● **The task**:
Present the data once more in exactly its original form.

──────── Given information ────────

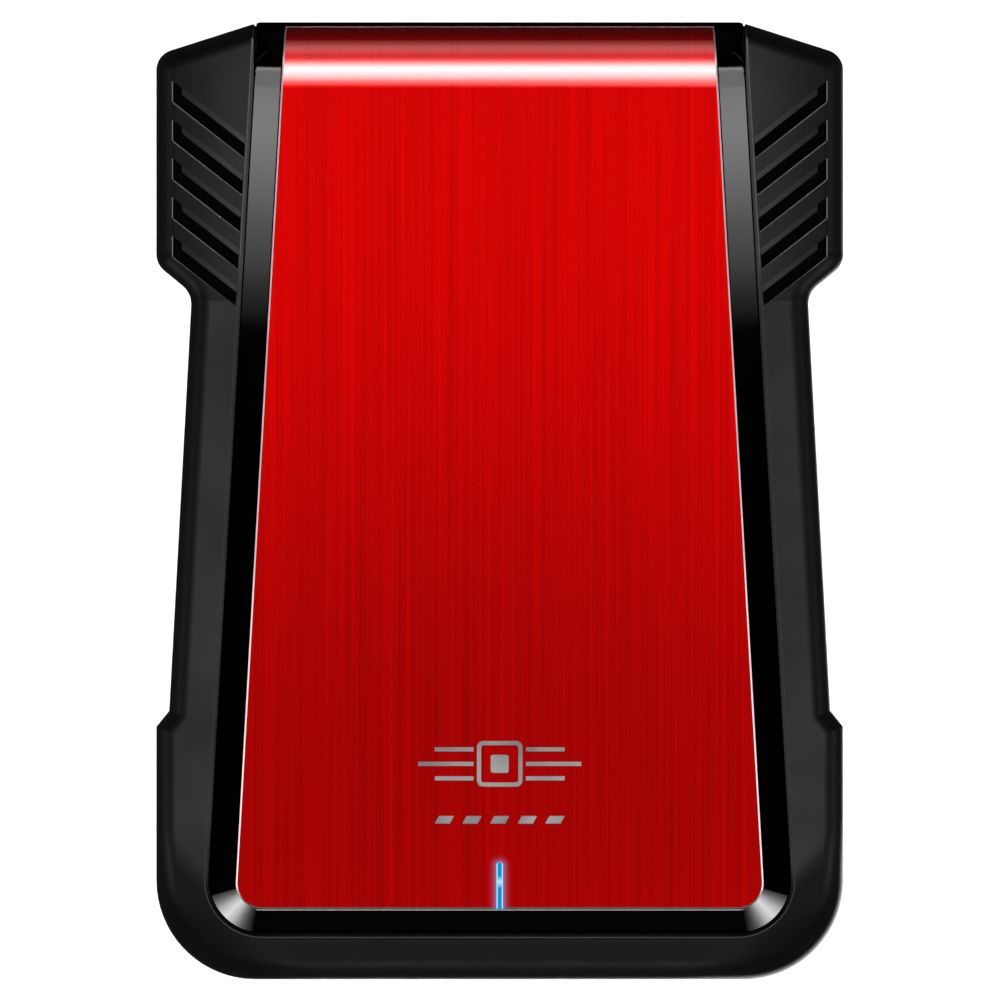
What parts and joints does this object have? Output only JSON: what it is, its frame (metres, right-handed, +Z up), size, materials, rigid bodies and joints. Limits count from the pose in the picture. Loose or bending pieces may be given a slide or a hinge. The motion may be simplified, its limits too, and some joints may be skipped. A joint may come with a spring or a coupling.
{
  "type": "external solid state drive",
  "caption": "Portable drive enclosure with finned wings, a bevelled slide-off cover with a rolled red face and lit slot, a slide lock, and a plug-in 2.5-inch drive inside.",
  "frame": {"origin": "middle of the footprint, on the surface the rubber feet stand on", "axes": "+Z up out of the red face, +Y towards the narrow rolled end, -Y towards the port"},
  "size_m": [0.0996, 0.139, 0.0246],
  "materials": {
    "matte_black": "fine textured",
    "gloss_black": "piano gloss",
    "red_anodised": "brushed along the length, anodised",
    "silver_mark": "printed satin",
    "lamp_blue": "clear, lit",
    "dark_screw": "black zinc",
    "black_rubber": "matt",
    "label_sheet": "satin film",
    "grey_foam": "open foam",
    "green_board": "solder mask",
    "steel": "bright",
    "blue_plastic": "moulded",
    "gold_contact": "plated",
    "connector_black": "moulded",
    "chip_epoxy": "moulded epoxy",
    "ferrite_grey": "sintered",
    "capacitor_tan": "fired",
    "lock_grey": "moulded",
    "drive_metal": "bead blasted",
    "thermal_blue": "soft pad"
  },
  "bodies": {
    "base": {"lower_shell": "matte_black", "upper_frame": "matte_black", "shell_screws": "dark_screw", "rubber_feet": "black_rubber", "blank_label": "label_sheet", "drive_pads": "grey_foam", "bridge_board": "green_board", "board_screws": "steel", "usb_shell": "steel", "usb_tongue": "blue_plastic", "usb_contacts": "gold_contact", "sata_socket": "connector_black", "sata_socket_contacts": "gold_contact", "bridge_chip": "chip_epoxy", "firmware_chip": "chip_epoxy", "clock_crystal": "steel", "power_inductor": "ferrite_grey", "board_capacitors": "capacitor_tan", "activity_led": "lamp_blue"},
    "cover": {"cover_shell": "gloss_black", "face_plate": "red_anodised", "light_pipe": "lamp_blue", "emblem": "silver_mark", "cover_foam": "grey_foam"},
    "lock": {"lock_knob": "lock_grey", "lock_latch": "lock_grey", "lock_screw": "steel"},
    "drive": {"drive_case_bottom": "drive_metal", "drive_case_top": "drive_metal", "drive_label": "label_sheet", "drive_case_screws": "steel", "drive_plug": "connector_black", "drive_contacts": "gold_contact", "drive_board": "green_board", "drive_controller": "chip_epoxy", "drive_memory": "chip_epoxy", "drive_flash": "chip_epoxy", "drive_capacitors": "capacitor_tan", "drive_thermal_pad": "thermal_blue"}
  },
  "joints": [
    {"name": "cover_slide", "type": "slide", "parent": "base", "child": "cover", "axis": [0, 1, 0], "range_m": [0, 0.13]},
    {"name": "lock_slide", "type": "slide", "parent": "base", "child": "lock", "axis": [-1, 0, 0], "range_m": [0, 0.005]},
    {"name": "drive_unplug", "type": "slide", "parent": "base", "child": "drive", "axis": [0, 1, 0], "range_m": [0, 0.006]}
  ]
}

────────

● **Solution for this exercise**:
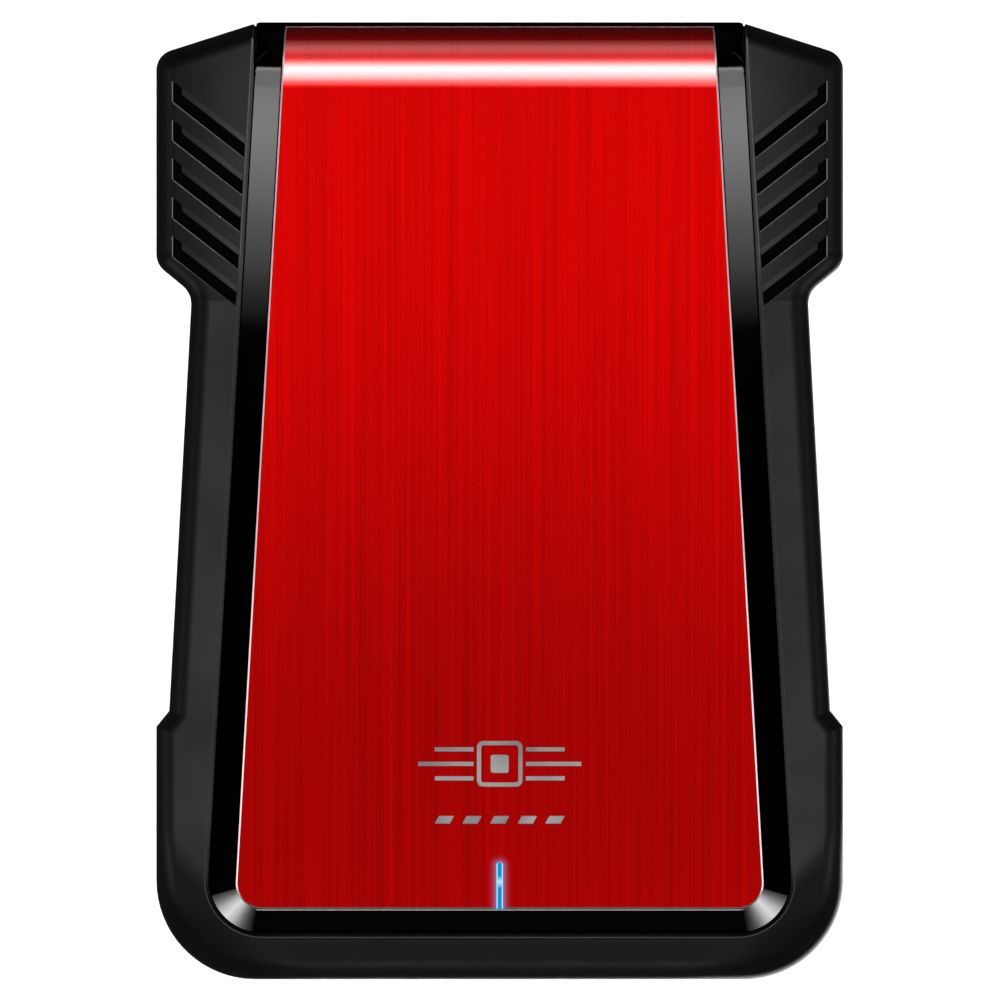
What parts and joints does this object have? Output only JSON: what it is, its frame (metres, right-handed, +Z up), size, materials, rigid bodies and joints. Limits count from the pose in the picture. Loose or bending pieces may be given a slide or a hinge. The motion may be simplified, its limits too, and some joints may be skipped. A joint may come with a spring or a coupling.
{
  "type": "external solid state drive",
  "caption": "Portable drive enclosure with finned wings, a bevelled slide-off cover with a rolled red face and lit slot, a slide lock, and a plug-in 2.5-inch drive inside.",
  "frame": {"origin": "middle of the footprint, on the surface the rubber feet stand on", "axes": "+Z up out of the red face, +Y towards the narrow rolled end, -Y towards the port"},
  "size_m": [0.0996, 0.139, 0.0246],
  "materials": {
    "matte_black": "fine textured",
    "gloss_black": "piano gloss",
    "red_anodised": "brushed along the length, anodised",
    "silver_mark": "printed satin",
    "lamp_blue": "clear, lit",
    "dark_screw": "black zinc",
    "black_rubber": "matt",
    "label_sheet": "satin film",
    "grey_foam": "open foam",
    "green_board": "solder mask",
    "steel": "bright",
    "blue_plastic": "moulded",
    "gold_contact": "plated",
    "connector_black": "moulded",
    "chip_epoxy": "moulded epoxy",
    "ferrite_grey": "sintered",
    "capacitor_tan": "fired",
    "lock_grey": "moulded",
    "drive_metal": "bead blasted",
    "thermal_blue": "soft pad"
  },
  "bodies": {
    "base": {"lower_shell": "matte_black", "upper_frame": "matte_black", "shell_screws": "dark_screw", "rubber_feet": "black_rubber", "blank_label": "label_sheet", "drive_pads": "grey_foam", "bridge_board": "green_board", "board_screws": "steel", "usb_shell": "steel", "usb_tongue": "blue_plastic", "usb_contacts": "gold_contact", "sata_socket": "connector_black", "sata_socket_contacts": "gold_contact", "bridge_chip": "chip_epoxy", "firmware_chip": "chip_epoxy", "clock_crystal": "steel", "power_inductor": "ferrite_grey", "board_capacitors": "capacitor_tan", "activity_led": "lamp_blue"},
    "cover": {"cover_shell": "gloss_black", "face_plate": "red_anodised", "light_pipe": "lamp_blue", "emblem": "silver_mark", "cover_foam": "grey_foam"},
    "lock": {"lock_knob": "lock_grey", "lock_latch": "lock_grey", "lock_screw": "steel"},
    "drive": {"drive_case_bottom": "drive_metal", "drive_case_top": "drive_metal", "drive_label": "label_sheet", "drive_case_screws": "steel", "drive_plug": "connector_black", "drive_contacts": "gold_contact", "drive_board": "green_board", "drive_controller": "chip_epoxy", "drive_memory": "chip_epoxy", "drive_flash": "chip_epoxy", "drive_capacitors": "capacitor_tan", "drive_thermal_pad": "thermal_blue"}
  },
  "joints": [
    {"name": "cover_slide", "type": "slide", "parent": "base", "child": "cover", "axis": [0, 1, 0], "range_m": [0, 0.13]},
    {"name": "lock_slide", "type": "slide", "parent": "base", "child": "lock", "axis": [-1, 0, 0], "range_m": [0, 0.005]},
    {"name": "drive_unplug", "type": "slide", "parent": "base", "child": "drive", "axis": [0, 1, 0], "range_m": [0, 0.006]}
  ]
}